A: Decentralized exchanges typically do not require KYC (Know Your Customer) verification, offering greater privacy. However, transactions are still recorded on public blockchains, so pseudonymity is more accurate than complete anonymity.
Q: What fees should I look for when comparing exchanges?
A: Compare trading fees (maker/taker), withdrawal fees, deposit fees, and spreads. Also check for hidden costs like network fees for blockchain transactions, which can vary significantly by network congestion and asset type.
Q: How can I verify an exchange's security credentials?
A: Look for third-party security audits, proof of reserves, insurance funds, cold storage practices, and regulatory licenses. Check the exchange's track record for past security incidents and how they handled them.
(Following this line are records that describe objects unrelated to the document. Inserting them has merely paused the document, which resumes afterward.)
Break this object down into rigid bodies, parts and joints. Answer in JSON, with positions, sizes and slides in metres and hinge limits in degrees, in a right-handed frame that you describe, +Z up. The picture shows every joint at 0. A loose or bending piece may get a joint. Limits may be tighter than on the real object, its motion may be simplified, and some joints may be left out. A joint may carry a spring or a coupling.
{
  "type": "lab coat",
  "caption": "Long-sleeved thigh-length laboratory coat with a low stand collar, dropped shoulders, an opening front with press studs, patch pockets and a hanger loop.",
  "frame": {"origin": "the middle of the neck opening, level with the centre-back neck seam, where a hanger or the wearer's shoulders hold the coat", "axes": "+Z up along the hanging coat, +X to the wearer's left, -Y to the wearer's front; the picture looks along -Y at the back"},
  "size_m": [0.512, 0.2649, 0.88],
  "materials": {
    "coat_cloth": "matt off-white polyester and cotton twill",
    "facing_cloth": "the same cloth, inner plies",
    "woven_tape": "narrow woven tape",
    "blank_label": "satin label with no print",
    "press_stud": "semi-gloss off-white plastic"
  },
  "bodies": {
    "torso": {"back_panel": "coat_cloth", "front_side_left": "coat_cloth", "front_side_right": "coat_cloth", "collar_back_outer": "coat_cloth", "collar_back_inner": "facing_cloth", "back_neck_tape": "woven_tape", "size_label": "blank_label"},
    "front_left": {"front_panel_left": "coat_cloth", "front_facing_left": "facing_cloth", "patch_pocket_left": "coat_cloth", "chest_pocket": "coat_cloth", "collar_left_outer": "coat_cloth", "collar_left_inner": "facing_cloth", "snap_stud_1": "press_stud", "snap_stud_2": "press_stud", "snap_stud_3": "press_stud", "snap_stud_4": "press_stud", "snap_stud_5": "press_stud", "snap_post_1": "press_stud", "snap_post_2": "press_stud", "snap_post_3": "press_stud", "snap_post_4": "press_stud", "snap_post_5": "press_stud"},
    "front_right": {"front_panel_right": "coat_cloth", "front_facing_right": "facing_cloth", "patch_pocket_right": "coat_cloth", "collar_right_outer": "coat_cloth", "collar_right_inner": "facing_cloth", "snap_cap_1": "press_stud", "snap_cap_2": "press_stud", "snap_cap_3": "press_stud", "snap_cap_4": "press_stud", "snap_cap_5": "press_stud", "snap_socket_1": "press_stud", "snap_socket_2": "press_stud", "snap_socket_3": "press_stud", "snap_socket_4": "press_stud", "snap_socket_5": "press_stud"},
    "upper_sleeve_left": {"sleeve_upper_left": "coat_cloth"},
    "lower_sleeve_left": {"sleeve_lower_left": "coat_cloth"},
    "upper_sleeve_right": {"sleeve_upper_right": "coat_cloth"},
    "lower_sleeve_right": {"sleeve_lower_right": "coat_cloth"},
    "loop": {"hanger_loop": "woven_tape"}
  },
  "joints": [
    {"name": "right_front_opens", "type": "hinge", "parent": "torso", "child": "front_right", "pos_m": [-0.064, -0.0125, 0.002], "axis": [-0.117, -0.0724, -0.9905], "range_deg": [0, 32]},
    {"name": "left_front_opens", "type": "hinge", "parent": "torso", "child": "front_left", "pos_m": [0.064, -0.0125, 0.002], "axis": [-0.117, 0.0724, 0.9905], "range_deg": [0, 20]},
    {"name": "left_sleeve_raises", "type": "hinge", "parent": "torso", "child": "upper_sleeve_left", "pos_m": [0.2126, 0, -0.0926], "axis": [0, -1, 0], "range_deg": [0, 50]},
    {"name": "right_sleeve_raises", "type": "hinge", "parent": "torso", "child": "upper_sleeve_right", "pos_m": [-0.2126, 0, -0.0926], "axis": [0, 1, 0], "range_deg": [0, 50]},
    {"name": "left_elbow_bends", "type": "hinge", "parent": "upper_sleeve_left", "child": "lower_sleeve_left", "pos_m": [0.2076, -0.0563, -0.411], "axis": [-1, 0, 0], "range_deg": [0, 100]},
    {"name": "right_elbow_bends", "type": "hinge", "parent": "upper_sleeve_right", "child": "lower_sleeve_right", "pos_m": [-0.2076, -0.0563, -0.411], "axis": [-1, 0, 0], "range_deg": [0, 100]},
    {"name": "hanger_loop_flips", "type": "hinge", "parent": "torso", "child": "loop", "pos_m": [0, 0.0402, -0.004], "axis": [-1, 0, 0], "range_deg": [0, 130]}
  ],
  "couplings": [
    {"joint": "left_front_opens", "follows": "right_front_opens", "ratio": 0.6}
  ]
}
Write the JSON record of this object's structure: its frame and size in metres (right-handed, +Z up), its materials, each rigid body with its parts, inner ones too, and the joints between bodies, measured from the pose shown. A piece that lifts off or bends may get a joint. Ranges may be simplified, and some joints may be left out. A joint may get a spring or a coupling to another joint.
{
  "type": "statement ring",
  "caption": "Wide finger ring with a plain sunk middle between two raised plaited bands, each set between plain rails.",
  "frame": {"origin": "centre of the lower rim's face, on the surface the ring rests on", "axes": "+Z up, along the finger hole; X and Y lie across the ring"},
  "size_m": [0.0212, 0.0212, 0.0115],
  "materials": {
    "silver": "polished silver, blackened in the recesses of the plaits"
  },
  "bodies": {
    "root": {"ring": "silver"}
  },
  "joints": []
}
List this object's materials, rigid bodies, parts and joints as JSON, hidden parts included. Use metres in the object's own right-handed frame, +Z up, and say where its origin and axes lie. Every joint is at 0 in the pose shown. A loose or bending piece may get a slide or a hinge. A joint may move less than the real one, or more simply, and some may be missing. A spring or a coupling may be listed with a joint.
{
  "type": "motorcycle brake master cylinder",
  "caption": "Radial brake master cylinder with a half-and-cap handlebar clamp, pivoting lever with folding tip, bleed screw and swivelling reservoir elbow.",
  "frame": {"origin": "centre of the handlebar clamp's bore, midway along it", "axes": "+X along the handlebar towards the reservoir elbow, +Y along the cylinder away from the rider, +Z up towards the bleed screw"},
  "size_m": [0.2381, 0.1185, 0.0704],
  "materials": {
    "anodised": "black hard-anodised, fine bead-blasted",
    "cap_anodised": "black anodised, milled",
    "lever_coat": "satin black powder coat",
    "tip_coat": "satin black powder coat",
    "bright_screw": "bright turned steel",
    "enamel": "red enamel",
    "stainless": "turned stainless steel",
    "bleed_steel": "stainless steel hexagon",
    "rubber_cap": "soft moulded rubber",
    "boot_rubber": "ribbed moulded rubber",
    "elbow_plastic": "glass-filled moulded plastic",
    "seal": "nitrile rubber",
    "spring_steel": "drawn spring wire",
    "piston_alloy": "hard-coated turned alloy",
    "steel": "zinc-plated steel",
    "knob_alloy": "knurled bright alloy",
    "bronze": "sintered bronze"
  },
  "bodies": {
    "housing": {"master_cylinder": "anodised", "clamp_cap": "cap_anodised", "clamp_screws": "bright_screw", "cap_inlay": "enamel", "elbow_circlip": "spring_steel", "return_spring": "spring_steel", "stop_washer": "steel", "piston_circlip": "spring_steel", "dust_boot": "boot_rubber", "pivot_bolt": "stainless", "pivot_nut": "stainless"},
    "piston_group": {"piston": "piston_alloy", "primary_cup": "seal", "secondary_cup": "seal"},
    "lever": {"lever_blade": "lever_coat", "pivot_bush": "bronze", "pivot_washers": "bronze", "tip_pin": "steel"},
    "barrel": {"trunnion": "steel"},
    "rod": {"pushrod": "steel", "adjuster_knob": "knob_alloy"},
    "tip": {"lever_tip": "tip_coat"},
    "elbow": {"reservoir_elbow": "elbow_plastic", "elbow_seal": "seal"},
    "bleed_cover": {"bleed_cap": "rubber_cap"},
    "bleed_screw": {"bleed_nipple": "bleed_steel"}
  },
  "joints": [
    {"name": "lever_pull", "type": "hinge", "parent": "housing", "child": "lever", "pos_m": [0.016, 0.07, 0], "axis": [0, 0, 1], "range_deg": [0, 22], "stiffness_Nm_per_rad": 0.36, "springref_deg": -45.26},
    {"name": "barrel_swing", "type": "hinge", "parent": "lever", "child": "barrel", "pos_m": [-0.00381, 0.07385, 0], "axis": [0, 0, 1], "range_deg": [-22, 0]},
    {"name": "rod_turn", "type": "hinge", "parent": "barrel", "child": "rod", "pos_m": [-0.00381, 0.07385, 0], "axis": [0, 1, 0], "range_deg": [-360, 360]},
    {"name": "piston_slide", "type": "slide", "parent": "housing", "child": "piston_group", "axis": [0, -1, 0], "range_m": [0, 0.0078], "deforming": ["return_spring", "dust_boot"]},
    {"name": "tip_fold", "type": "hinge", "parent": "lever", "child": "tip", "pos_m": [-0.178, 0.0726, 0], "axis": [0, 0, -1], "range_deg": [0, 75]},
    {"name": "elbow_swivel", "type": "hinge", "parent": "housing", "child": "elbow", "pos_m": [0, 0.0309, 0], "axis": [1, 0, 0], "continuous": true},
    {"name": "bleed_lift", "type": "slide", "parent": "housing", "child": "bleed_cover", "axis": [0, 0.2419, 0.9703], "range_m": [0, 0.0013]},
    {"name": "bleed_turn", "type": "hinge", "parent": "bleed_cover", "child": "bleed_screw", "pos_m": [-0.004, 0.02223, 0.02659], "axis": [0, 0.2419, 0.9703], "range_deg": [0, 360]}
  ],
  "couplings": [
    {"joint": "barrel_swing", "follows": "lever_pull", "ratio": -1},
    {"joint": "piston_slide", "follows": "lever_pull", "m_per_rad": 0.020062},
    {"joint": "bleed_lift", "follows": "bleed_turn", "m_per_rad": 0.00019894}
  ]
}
Q: What is the difference between custodial and non-custodial exchanges?
A: Custodial exchanges hold your private keys and manage your funds on your behalf. Non-custodial exchanges give you full control over your private keys, meaning you bear full responsibility for security but also have complete ownership.
Q: How important is liquidity for choosing an exchange?
A: Liquidity is critical because it determines how easily you can buy or sell assets without causing price slippage. Higher liquidity usually means tighter spreads, faster trade execution, and more stable pricing.
Q: Should I use the same exchange for all my crypto activity?
A: Diversifying across multiple exchanges can reduce risk and give you access to different assets, fee structures, and features. However, it also adds complexity in managing multiple accounts and tracking transactions.